Nous avons vu qu’il s’était rendu à Paris en mai 1792, avec une mission de la ville de Lyon. Il semble avoir profité de ce séjour pour devenir un des collaborateurs de Roland dès son premier ministère : « Je vins à Paris et je secondai ses travaux autant qu’il me fut possible » (Disc. prélim., p. xxvi). Mais c’est seulement après le 10 août que Roland, libre de remanier ses bureaux, lui fit une place en rapport avec son mérite[14]. Il lui confia la première division (ou 1er bureau), la plus importante de toutes, qui avait dans ses attributions « la correspondance avec les 83 départements de la République, etc… » (Alm. nat. de 1793, p. 129). L’emploi était considérable ; il comportait, outre le logement au petit hôtel de l’Intérieur, 8,000 livres d’appointements (voir Patriote du 2 juin 1792)

Ce que fut ce service, organisé sur les indications de Pache, Champagneux nous le raconte dans son mémoire justificatif de 1794 (ms. 6241, fol. 172). Nous avons publié ce morceau dans la Revue historique (janvier-avril 1887, p. 87). Il suffira d’en donner ici quelques ligues : « Je passais à les lire [les lettres arrivant pour le ministère] et à méditer sur les réponses à faire depuis cinq heures du matin jusqu’à dix. Depuis cette heure jusqu’à midi, je conférais avec le ministre ; je prenais ses décisions et ses signatures. À midi, je revenais dans mon bureau, où le public était admis jusqu’à quatre heures. Le reste de la journée, sauf le moment du repas et quelquefois d’une promenade, je l’employais à l’examen des lettres destinées pour la signature du lendemain… ».

C’est avec de tels travailleurs que s’est organisée la France nouvelle.

Aussi Champagneux était-il vraiment le bras droit de Roland, et lorsque la lutte fut devenue implacable entre le ministre et les clubs jacobins, fut-il dénoncé avec la même violence que son chef. Il ne le suivit pas pourtant dans sa retraite, à la fin de janvier 1793, Garat, qui prit le ministère de l’intérieur, d’abord par intérim, puis en titre à partir du 14 mars, avait trop besoin des services d’un commis si laborieux et si expérimenté.
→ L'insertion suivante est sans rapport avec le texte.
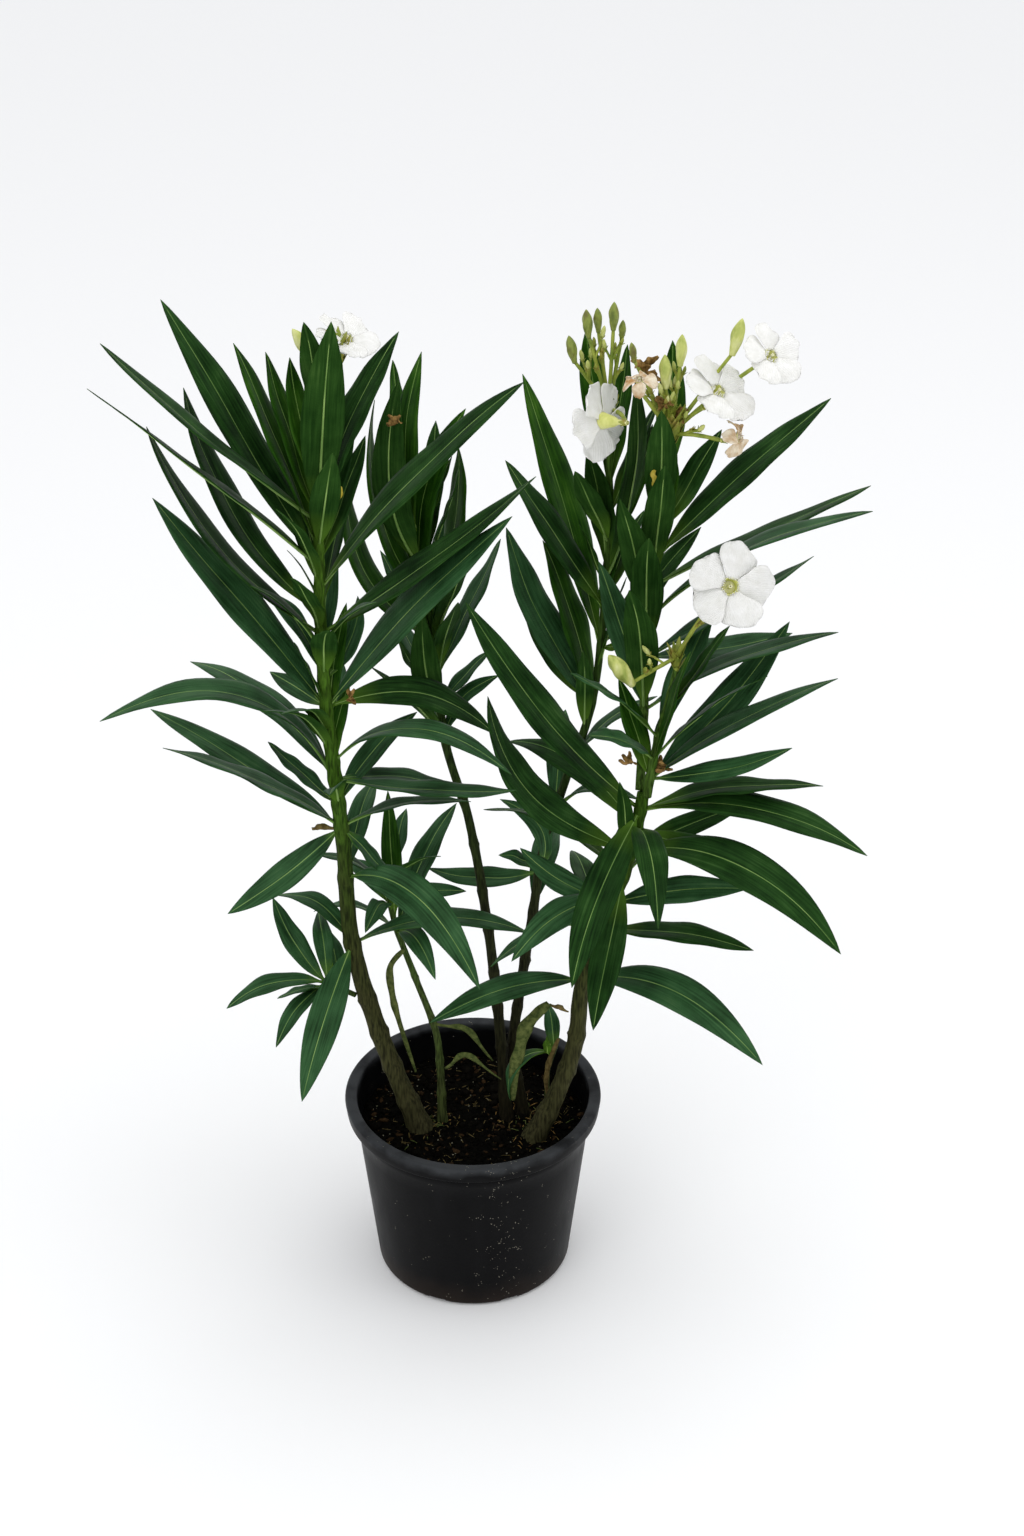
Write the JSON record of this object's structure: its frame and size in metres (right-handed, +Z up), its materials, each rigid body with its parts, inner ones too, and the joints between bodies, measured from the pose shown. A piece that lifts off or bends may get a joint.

Il est évident que le maintien de Champagneux impliquait dans une large mesure la continuation des traditions administratives de Roland, et particulièrement du service de l’Esprit public. Il y avait eu, sous Roland, un bureau institué sous ce titre, à la tête duquel ou avait placé un commis appelé, A-F. Letellier[15], mais dont Champagneux avait véritablement la haute direction, puisqu’il s’agissait d’envoyer aux autorités et aux sociétés populaires des départements « les bons écrits », c’est-à-dire les brochures, journaux, etc., qui défendaient la politique du ministère. Le parti montagnard, à l’Assemblée, aux Jacobins, dans la presse, attaquait ardemment cette institution, dont Madame Roland, dans ses Mémoires (I, 122-125) s’efforce habilement d’atténuer le caractère combatif. Roland parti, on pouvait d’autant moins continuer, que la Convention, le 21 janvier, avait supprimé les fonds affectés à ce service. Mais Champagneux persuada à Garat, en avril, de réorganiser le bureau, en lui donnant la direction d’une police politique secrète, faite par des « observateurs de l’esprit public » (Ad. Schmidt, Tableaux, I, p. 131 et suiv.). Il s’agissait avant tout de surveiller la commune de Paris, plus ardente que jamais à mettre la main sur l’Assemblée et le gouvernement. Champagneux a raconté, dans un fragment de ses Mémoires que nous avons publié (Revue historique, loc. cit.), les objurgations incessantes qu’il adressait là-dessus au timide Garat.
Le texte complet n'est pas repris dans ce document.